OystersIf natural enemies were not enough, man has an insatiable appetite for oysters, and is unrelenting in his efforts to harvest the delicious bivalves. Oysters are harvested either wild from natural beds or, as is more often the case today, from cultivated grounds. (Wild oysters are rough and irregular, while cultivated oysters assume a more uniform shape, and produce more standard meat.)

Not all oysters taste the same. In fact, of the many species, only a few have any commercial value. And the size, shape, flavor and food value of oysters are severely affected by their habitat, the foods eaten, and the temperature of the water in which they have grown. Oysters, due to their native element, are more or less salty, and in fact were at one time sold as accompaniments to drink.

Oysters have been enjoyed since ancient times. They were first served to the public in this country in 1763 when a primitive saloon was opened in New York City in a Broad Street cellar. By the 19th century, the American people were enveloped in an oyster craze. In every town there were oyster parlors, oyster cellars, oyster saloons, oyster bars, oyster houses, oyster stalls and oyster lunchrooms. The oyster houses were very popular amongst the best class of people in the city. They were also popular amongst tourists because they knew they would get the choicest seafood, cooked and served in the best style. And with the "express" service and the coming of railroads, oyster houses became popular inland as well.

As early as 1926, the U.S. Public Health Service undertook a system of sanitary controls to safeguard the public and the industry with regard to the purity of oysters.
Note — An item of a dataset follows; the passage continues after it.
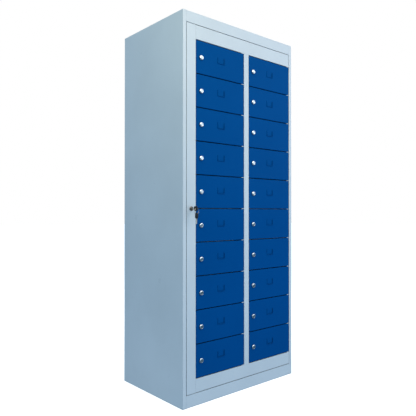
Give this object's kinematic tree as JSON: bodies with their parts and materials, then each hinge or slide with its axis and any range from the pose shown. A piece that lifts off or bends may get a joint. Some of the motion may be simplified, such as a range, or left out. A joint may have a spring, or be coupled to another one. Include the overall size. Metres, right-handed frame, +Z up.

Oysters are a low-calorie source of minerals and vitamins: they are rich in zinc, iron, calcium, selenium, vitamin A and vitamin B12. Our menu offers many ways to enjoy them including raw on the halfshell, grilled, fried and Oysters Rockefeller.

Oyster Shells
The shell composes about 4/5 of the oyster's entire weight, and is its only means of protecting its soft body.

Unlike the shell of the clam that is hinged at the long end, the oyster's shell is hinged at the narrow end. The outside of the shell is rough and irregular but the inside is polished smooth.

Oyster shells have been used for centuries for various purposes. They have been used for roads and footpaths; as filling for wharves, low lands and fortifications; as ballast for vessels; as manure for exhausted fields; and as raw material for lime.

When a foreign body gets lodged in the oyster shell, the oyster begins to build concentric layers of onion-like material, thereby giving birth to a "pearl." Certain tropical species of oysters produce pearls of iridescent luster that are commercially valuable. Pearls come in many different shapes and hues, but the most valuable are the large, perfectly round and flawless, black pearls.

Rarely is a pearl of any value found in North American waters.